The calls would seem to corroborate Te'o's assertion that he was a victim rather than co-conspirator in the hoax, one he previously told Schapp alleged mastermind Roniah Tuiasosopo had apologized for perpetrating in a private phone call. Diane O'Meara, the woman whose image was used without her consent as part of the hoax, also claims that Tuisasopo -- her high school classmate -- has confessed and apologized to her.
Tuiasosopo has not yet made any public comment, and the woman who allegedly spent so many hours on the phone with Te'o as the voice of Kekua has not yet been publicly identified.
Te'o told NBC's Katie Couric in an interview that aired Wednesday that he had lied to the media in early December, those interviews coming in the immediate wake of Kekua contacting him again months after her supposed death.
"Katie, put yourself in my situation. I, my whole world told me that she died on Sept. 12. Everybody knew that.
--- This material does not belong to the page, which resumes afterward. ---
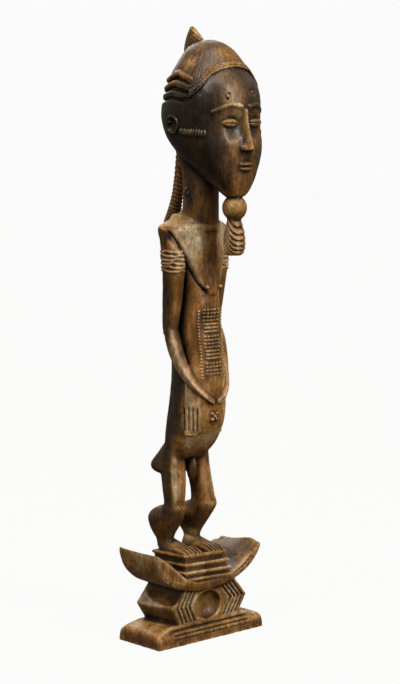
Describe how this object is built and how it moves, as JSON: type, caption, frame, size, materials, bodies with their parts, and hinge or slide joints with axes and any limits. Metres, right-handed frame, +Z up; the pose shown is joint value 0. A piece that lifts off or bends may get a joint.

This girl, who I committed myself to, died on Sept. 12," Te'o told Couric. "Now I get a phone call on Dec. 6, saying that she's alive and then I'm going to be put on national TV two days later. And to ask me about the same question. You know, what would you do?"
Te'o has admitted to "tailoring" his reponses to media throughout the season and lying to his parents to avoid the fact he never met a girlfriend he would later describe as the "love of [his] life," but he has claimed to have been an innocent victim in the Kekua hoax since it was first revealed by Deadspin on Jan. 16.